— DATA LINES —

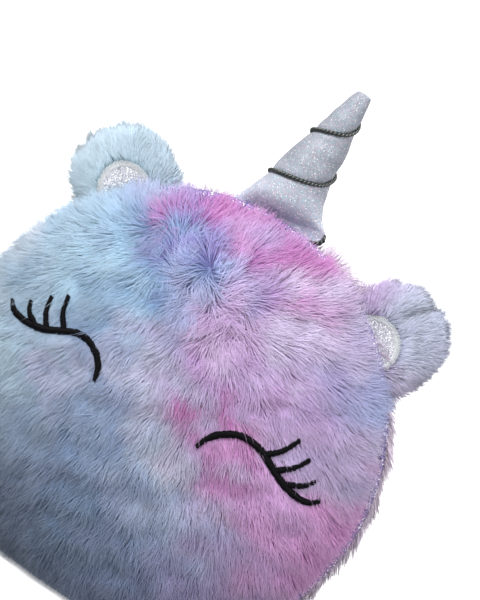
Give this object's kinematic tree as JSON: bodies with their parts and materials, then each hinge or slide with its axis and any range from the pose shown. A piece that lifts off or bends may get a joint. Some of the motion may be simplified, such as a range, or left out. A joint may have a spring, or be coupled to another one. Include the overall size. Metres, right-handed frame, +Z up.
{
  "type": "plush unicorn head",
  "caption": "Round stuffed unicorn head cushion in dyed fur with embroidered closed eyes, folding round ears and a cord-wound glitter horn.",
  "frame": {"origin": "middle of the underside, on the ground, below the middle of the head", "axes": "+Z up towards the horn, the face looks along -Y, +X is the viewer's right when facing it"},
  "size_m": [0.25, 0.12, 0.3205],
  "materials": {
    "dyed_fur": "long-pile plush, blended blue, lilac and pink dye",
    "back_fur": "long-pile plush, pale lilac pink",
    "ear_fur": "long-pile plush, powder blue",
    "piping_glitter": "lavender glitter cloth",
    "horn_glitter": "iridescent white glitter cloth",
    "silver_glitter": "silver white glitter cloth",
    "black_thread": "black satin stitch",
    "silver_thread": "silver grey satin stitch",
    "grey_cord": "twisted metallic grey cord",
    "wadding": "white polyester fibre",
    "backing": "white non-woven backing",
    "sewing_thread": "lilac sewing thread"
  },
  "bodies": {
    "head": {"front_panel": "dyed_fur", "back_panel": "back_fur", "head_stuffing": "wadding", "seam_piping": "piping_glitter", "piping_core": "wadding", "closing_stitches": "sewing_thread", "left_eye": "black_thread", "right_eye": "black_thread", "left_eye_backing": "backing", "right_eye_backing": "backing"},
    "left_ear": {"left_ear_front": "ear_fur", "left_ear_back": "ear_fur", "left_ear_wadding": "wadding", "left_ear_inner": "silver_glitter", "left_ear_border": "silver_thread"},
    "right_ear": {"right_ear_front": "ear_fur", "right_ear_back": "ear_fur", "right_ear_wadding": "wadding", "right_ear_inner": "silver_glitter", "right_ear_border": "silver_thread"},
    "horn": {"horn_cover": "horn_glitter", "horn_stuffing": "wadding", "horn_cord": "grey_cord"}
  },
  "joints": [
    {"name": "left_ear_fold", "type": "hinge", "parent": "head", "child": "left_ear", "pos_m": [-0.0916, 0, 0.21574], "axis": [0.7431, 0, 0.6691], "range_deg": [-50, 50], "stiffness_Nm_per_rad": 0.05},
    {"name": "right_ear_fold", "type": "hinge", "parent": "head", "child": "right_ear", "pos_m": [0.0916, 0, 0.21574], "axis": [0.7431, 0, -0.6691], "range_deg": [-50, 50], "stiffness_Nm_per_rad": 0.05},
    {"name": "horn_tilt", "type": "hinge", "parent": "head", "child": "horn", "pos_m": [-0.0049, 0, 0.2445], "axis": [1, 0, 0], "range_deg": [-25, 25], "stiffness_Nm_per_rad": 0.2}
  ]
}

— SHORT PROBLEM —
Repeat the lines above exactly.

— FINISHED ANSWER —
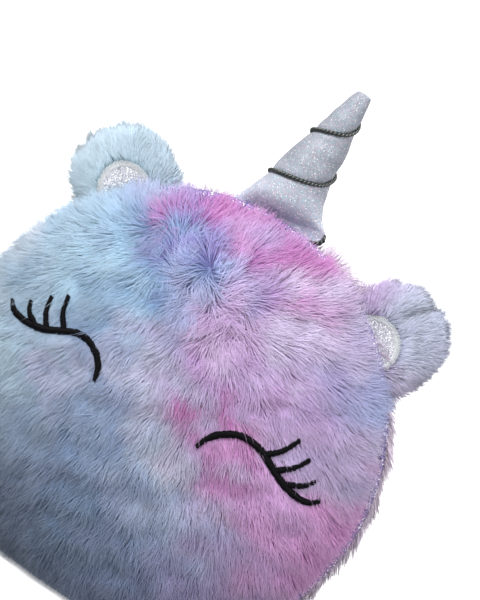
Give this object's kinematic tree as JSON: bodies with their parts and materials, then each hinge or slide with its axis and any range from the pose shown. A piece that lifts off or bends may get a joint. Some of the motion may be simplified, such as a range, or left out. A joint may have a spring, or be coupled to another one. Include the overall size. Metres, right-handed frame, +Z up.
{
  "type": "plush unicorn head",
  "caption": "Round stuffed unicorn head cushion in dyed fur with embroidered closed eyes, folding round ears and a cord-wound glitter horn.",
  "frame": {"origin": "middle of the underside, on the ground, below the middle of the head", "axes": "+Z up towards the horn, the face looks along -Y, +X is the viewer's right when facing it"},
  "size_m": [0.25, 0.12, 0.3205],
  "materials": {
    "dyed_fur": "long-pile plush, blended blue, lilac and pink dye",
    "back_fur": "long-pile plush, pale lilac pink",
    "ear_fur": "long-pile plush, powder blue",
    "piping_glitter": "lavender glitter cloth",
    "horn_glitter": "iridescent white glitter cloth",
    "silver_glitter": "silver white glitter cloth",
    "black_thread": "black satin stitch",
    "silver_thread": "silver grey satin stitch",
    "grey_cord": "twisted metallic grey cord",
    "wadding": "white polyester fibre",
    "backing": "white non-woven backing",
    "sewing_thread": "lilac sewing thread"
  },
  "bodies": {
    "head": {"front_panel": "dyed_fur", "back_panel": "back_fur", "head_stuffing": "wadding", "seam_piping": "piping_glitter", "piping_core": "wadding", "closing_stitches": "sewing_thread", "left_eye": "black_thread", "right_eye": "black_thread", "left_eye_backing": "backing", "right_eye_backing": "backing"},
    "left_ear": {"left_ear_front": "ear_fur", "left_ear_back": "ear_fur", "left_ear_wadding": "wadding", "left_ear_inner": "silver_glitter", "left_ear_border": "silver_thread"},
    "right_ear": {"right_ear_front": "ear_fur", "right_ear_back": "ear_fur", "right_ear_wadding": "wadding", "right_ear_inner": "silver_glitter", "right_ear_border": "silver_thread"},
    "horn": {"horn_cover": "horn_glitter", "horn_stuffing": "wadding", "horn_cord": "grey_cord"}
  },
  "joints": [
    {"name": "left_ear_fold", "type": "hinge", "parent": "head", "child": "left_ear", "pos_m": [-0.0916, 0, 0.21574], "axis": [0.7431, 0, 0.6691], "range_deg": [-50, 50], "stiffness_Nm_per_rad": 0.05},
    {"name": "right_ear_fold", "type": "hinge", "parent": "head", "child": "right_ear", "pos_m": [0.0916, 0, 0.21574], "axis": [0.7431, 0, -0.6691], "range_deg": [-50, 50], "stiffness_Nm_per_rad": 0.05},
    {"name": "horn_tilt", "type": "hinge", "parent": "head", "child": "horn", "pos_m": [-0.0049, 0, 0.2445], "axis": [1, 0, 0], "range_deg": [-25, 25], "stiffness_Nm_per_rad": 0.2}
  ]
}